** START Dataset excerpt **
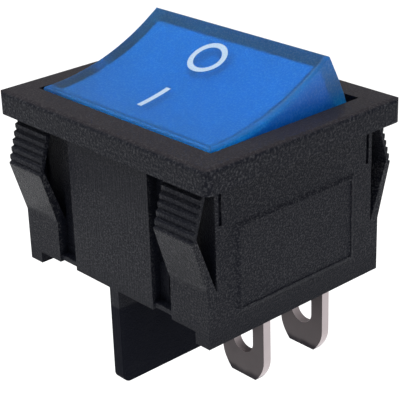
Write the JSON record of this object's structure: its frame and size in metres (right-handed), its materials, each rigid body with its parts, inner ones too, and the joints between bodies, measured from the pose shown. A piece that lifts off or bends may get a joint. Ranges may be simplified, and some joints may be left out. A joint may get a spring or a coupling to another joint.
{
  "type": "rocker switch",
  "caption": "Snap-in two-pole lit rocker switch: blue dished rocker in a black bezel, four side latches, a fin between the poles and four solder tabs.",
  "frame": {"origin": "centre of the bezel's underside, in the plane of the panel's front face", "axes": "+X along the rocking axis, +Y towards the ring-marked (off) side, +Z out of the panel towards the rocker"},
  "size_m": [0.0248, 0.0212, 0.0274],
  "materials": {
    "black_nylon": "fine spark texture on the sides, smoother on the bezel's top",
    "blue_polycarbonate": "clear blue moulding with a finely frosted face",
    "milky_nylon": "milky light-spreading moulding",
    "lamp_glass": "neon lamp glass",
    "tinned_wire": "tinned copper wire",
    "resistor_body": "lacquered film resistor",
    "brass": "bright turned brass",
    "spring_steel": "spring steel wire",
    "copper_alloy": "pressed copper alloy strip",
    "contact_silver": "silver alloy contact rivets",
    "tinned_brass": "tin-plated brass, pressed"
  },
  "bodies": {
    "housing": {"housing": "black_nylon", "common_terminal_left": "tinned_brass", "common_terminal_right": "tinned_brass", "switched_terminal_left": "tinned_brass", "switched_terminal_right": "tinned_brass", "fixed_contact_left": "contact_silver", "fixed_contact_right": "contact_silver"},
    "rocker": {"rocker_cap": "blue_polycarbonate", "rocker_frame": "milky_nylon", "neon_lamp": "lamp_glass", "lamp_lead_left": "tinned_wire", "lamp_lead_right": "tinned_wire", "ballast_resistor": "resistor_body", "resistor_lead": "tinned_wire", "plunger_spring_left": "spring_steel", "plunger_spring_right": "spring_steel"},
    "plunger_left": {"plunger_left": "brass"},
    "plunger_right": {"plunger_right": "brass"},
    "blade_left": {"contact_blade_left": "copper_alloy", "moving_contact_left": "contact_silver"},
    "blade_right": {"contact_blade_right": "copper_alloy", "moving_contact_right": "contact_silver"}
  },
  "joints": [
    {"name": "rocker_tilt", "type": "hinge", "parent": "housing", "child": "rocker", "pos_m": [0, 0, -0.0003], "axis": [-1, 0, 0], "range_deg": [0, 36.4]},
    {"name": "blade_left_swing", "type": "hinge", "parent": "housing", "child": "blade_left", "pos_m": [-0.00528, 0, -0.00735], "axis": [1, 0, 0], "range_deg": [0, 18]},
    {"name": "blade_right_swing", "type": "hinge", "parent": "housing", "child": "blade_right", "pos_m": [0.00528, 0, -0.00735], "axis": [1, 0, 0], "range_deg": [0, 18]},
    {"name": "plunger_left_slide", "type": "slide", "parent": "rocker", "child": "plunger_left", "axis": [0, -0.3123, 0.95], "range_m": [0, 0.0004], "stiffness_N_per_m": 800, "springref_m": -0.002, "deforming": ["plunger_spring_left"]},
    {"name": "plunger_right_slide", "type": "slide", "parent": "rocker", "child": "plunger_right", "axis": [0, -0.3123, 0.95], "range_m": [0, 0.0004], "stiffness_N_per_m": 800, "springref_m": -0.002, "deforming": ["plunger_spring_right"]}
  ],
  "couplings": [
    {"joint": "blade_left_swing", "follows": "rocker_tilt", "ratio": 0.4945},
    {"joint": "blade_right_swing", "follows": "rocker_tilt", "ratio": 0.4945}
  ]
}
** END Dataset excerpt **
Aim of the exercise – Give back all the data exactly as written.

Task response –
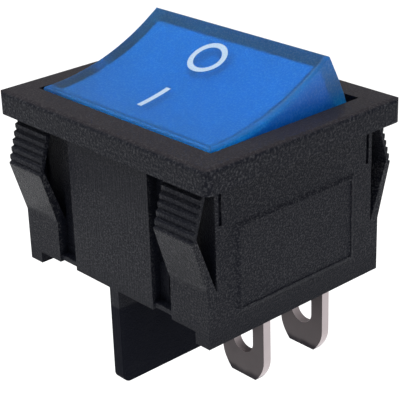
Write the JSON record of this object's structure: its frame and size in metres (right-handed), its materials, each rigid body with its parts, inner ones too, and the joints between bodies, measured from the pose shown. A piece that lifts off or bends may get a joint. Ranges may be simplified, and some joints may be left out. A joint may get a spring or a coupling to another joint.
{
  "type": "rocker switch",
  "caption": "Snap-in two-pole lit rocker switch: blue dished rocker in a black bezel, four side latches, a fin between the poles and four solder tabs.",
  "frame": {"origin": "centre of the bezel's underside, in the plane of the panel's front face", "axes": "+X along the rocking axis, +Y towards the ring-marked (off) side, +Z out of the panel towards the rocker"},
  "size_m": [0.0248, 0.0212, 0.0274],
  "materials": {
    "black_nylon": "fine spark texture on the sides, smoother on the bezel's top",
    "blue_polycarbonate": "clear blue moulding with a finely frosted face",
    "milky_nylon": "milky light-spreading moulding",
    "lamp_glass": "neon lamp glass",
    "tinned_wire": "tinned copper wire",
    "resistor_body": "lacquered film resistor",
    "brass": "bright turned brass",
    "spring_steel": "spring steel wire",
    "copper_alloy": "pressed copper alloy strip",
    "contact_silver": "silver alloy contact rivets",
    "tinned_brass": "tin-plated brass, pressed"
  },
  "bodies": {
    "housing": {"housing": "black_nylon", "common_terminal_left": "tinned_brass", "common_terminal_right": "tinned_brass", "switched_terminal_left": "tinned_brass", "switched_terminal_right": "tinned_brass", "fixed_contact_left": "contact_silver", "fixed_contact_right": "contact_silver"},
    "rocker": {"rocker_cap": "blue_polycarbonate", "rocker_frame": "milky_nylon", "neon_lamp": "lamp_glass", "lamp_lead_left": "tinned_wire", "lamp_lead_right": "tinned_wire", "ballast_resistor": "resistor_body", "resistor_lead": "tinned_wire", "plunger_spring_left": "spring_steel", "plunger_spring_right": "spring_steel"},
    "plunger_left": {"plunger_left": "brass"},
    "plunger_right": {"plunger_right": "brass"},
    "blade_left": {"contact_blade_left": "copper_alloy", "moving_contact_left": "contact_silver"},
    "blade_right": {"contact_blade_right": "copper_alloy", "moving_contact_right": "contact_silver"}
  },
  "joints": [
    {"name": "rocker_tilt", "type": "hinge", "parent": "housing", "child": "rocker", "pos_m": [0, 0, -0.0003], "axis": [-1, 0, 0], "range_deg": [0, 36.4]},
    {"name": "blade_left_swing", "type": "hinge", "parent": "housing", "child": "blade_left", "pos_m": [-0.00528, 0, -0.00735], "axis": [1, 0, 0], "range_deg": [0, 18]},
    {"name": "blade_right_swing", "type": "hinge", "parent": "housing", "child": "blade_right", "pos_m": [0.00528, 0, -0.00735], "axis": [1, 0, 0], "range_deg": [0, 18]},
    {"name": "plunger_left_slide", "type": "slide", "parent": "rocker", "child": "plunger_left", "axis": [0, -0.3123, 0.95], "range_m": [0, 0.0004], "stiffness_N_per_m": 800, "springref_m": -0.002, "deforming": ["plunger_spring_left"]},
    {"name": "plunger_right_slide", "type": "slide", "parent": "rocker", "child": "plunger_right", "axis": [0, -0.3123, 0.95], "range_m": [0, 0.0004], "stiffness_N_per_m": 800, "springref_m": -0.002, "deforming": ["plunger_spring_right"]}
  ],
  "couplings": [
    {"joint": "blade_left_swing", "follows": "rocker_tilt", "ratio": 0.4945},
    {"joint": "blade_right_swing", "follows": "rocker_tilt", "ratio": 0.4945}
  ]
}